Smith v. Berry

200 S.E.2d 95 | Ga. | 1973

231 Ga. 39 (1973)
200 S.E.2d 95

SMITH
v.
BERRY.

28088.

Supreme Court of Georgia.

Argued July 10, 1973.
Decided September 6, 1973.

G. Michael Agnew, Vincent P. McCauley, for appellants.

Owens, Littlejohn, Gower & Pugh, Neal B. Littlejohn, for appellee.

JORDAN, Justice.

This appeal arises from a judgment of the Muscogee Superior Court setting aside an adoption of a three-year-old female child, Linda Freda Smith, also known as Linda Freda Berry.

The child was born out of wedlock to Wanda Catherine Smith, now known as Wanda Catherine Berry, on February 25, 1970. On June 22, 1970, while a minor, appellee signed a sworn statement consenting to an application for adoption of her child by her father and mother, Charles Fredrick Smith and Mary Louise Smith, the appellants herein. Included in this sworn statement was a waiver of any service or notice that may be required by law in connection with any future proceedings concerning the adoption in the Superior Court of Muscogee County. Attached to this petition was the aforementioned consent. On November 23, 1970, after an investigation by the Georgia Department of Family and Children Services, the final order of adoption was entered.

On August 25, 1972, Mrs. Berry, joined by her husband, the father of the child whom she had married, filed a complaint in the Superior Court of Muscogee County to set aside the adoption, regain custody of the child, and have other details pertaining to the child's legal status changed. Appellee contended, as the basis for her complaint in the trial court, that her signing of the consent was the result of material misrepresentations made to her by her mother constituting fraud. Appellee further contended that she relied on these statements to her detriment in signing the consent for adoption and giving up her child. A verdict was rendered by a jury in favor of appellee on February 5, 1973, and judgment was entered on the same date. On February 11, 1973, the appellants renewed their motion for a judgment n.o.v. and for a new trial. It is from a denial of these motions and other rulings made in the trial court that this appeal is filed. Held:

1. Appellant complains that it was error for the court to refuse to grant a motion for mistrial where counsel for the appellee, in his opening statement in a case wherein fraud was alleged, alluded to facts which had not been pleaded. Ga. L. 1966, pp. 609, 620 (Code Ann. § 81A-109 (b)) provides in part that: "In all averments of fraud, or mistake, the circumstance constituting fraud or *40 mistake shall be stated with particularity." The record shows that in its pleadings appellee set forth sufficient facts to satisfy the requirements of Code Ann. § 81A-109 (b). See Neville v. Buckeye Cellulose Corp., 118 Ga. App. 439 (164 SE2d 257). The question remains whether the trial judge erred in failing to grant a mistrial due to the alleged improper remarks made in counsel for appellee's opening statement concerning appellant's financial motives. Counsel is limited in his opening statement to matters he expects to prove. Seaboard C. L. R. Co. v. Zeigler, 120 Ga. App. 276 (170 SE2d 60). The fact that counsel did not plead the particular facts objected to here, does not mean that he is estopped from arguing them. The grant of a mistrial because of improper remarks to the jury is largely within the discretion of the trial judge and his discretion will not be disturbed unless it is manifestly abused. Bostick v. Usry, 221 Ga. 647 (146 SE2d 882); Seaboard C. L. R. Co. v. Zeigler, supra. It is our opinion that in this case the remarks of counsel for appellee were not so prejudicial as to deny appellants the right to a fair trial.

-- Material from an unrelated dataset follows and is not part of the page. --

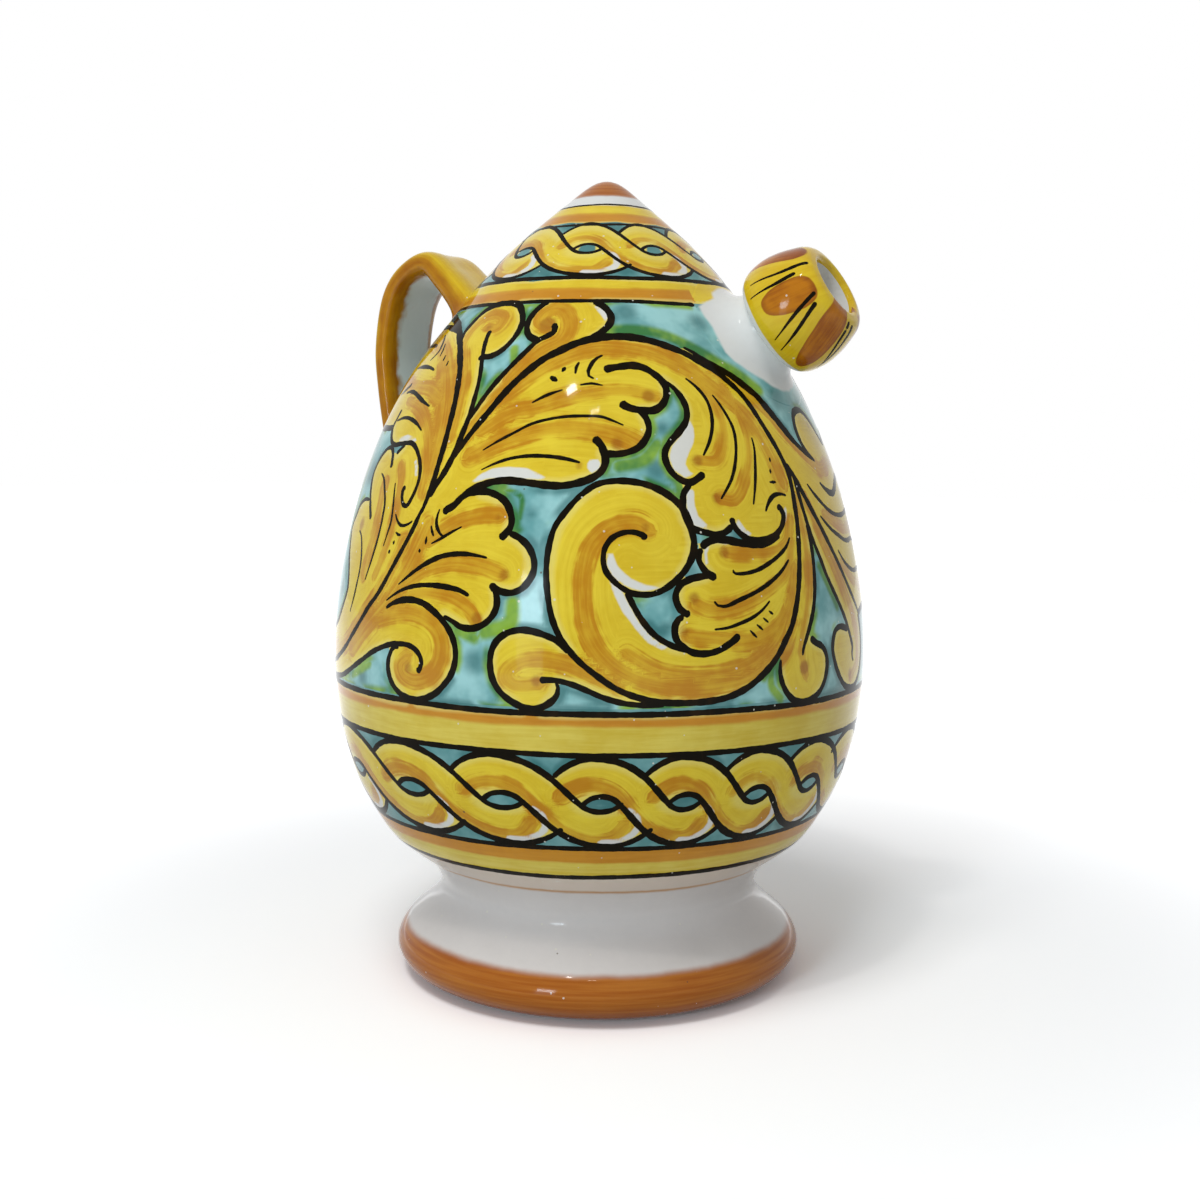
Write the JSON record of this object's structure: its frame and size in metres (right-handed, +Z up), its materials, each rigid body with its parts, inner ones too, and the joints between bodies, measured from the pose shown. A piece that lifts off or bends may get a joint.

2. Appellants also allege as error the trial judge's refusal to grant their motion for a directed verdict on the grounds that appellee did not present evidence to show a material misrepresentation of fact, and reliance on said misrepresentation by appellee as is required to set out a prima facie case of fraud. With this contention we cannot agree. There appears in the record sufficient evidence on which a jury could reasonably base a finding that there were in fact material misrepresentations and that the appellee did rely on these misrepresentations to her detriment. The appellee testified under oath that her mother had "tricked her into signing Freda over to them" by convincing her that it was the only way to keep the child from the Welfare Department. Appellee further testified that her mother told her that the consent form "was just a piece of paper within the family and it didn't really mean anything between us, that nothing was going to change. I was still going to be Freda's mother and she would be the grandmother." There were also representations to appellee that she could have the child if and when she got married. This was brought out on direct examination of appellee and corroborated in the testimony of Charles Fredrick Smith, father of appellee.

Appellee relied on these misrepresentations to her detriment when she signed the consent papers and lost her baby. It should be noted that at the time these allegations of fraud were made *41 appellant grandmother was in the courtroom and did not choose to testify on direct examination to refute the testimony alleging such fraudulent misrepresentations.

3. We have carefully reviewed the record as to the other enumerations of error cited by the appellant and find them to be without merit.

Judgment affirmed. All the Justices concur.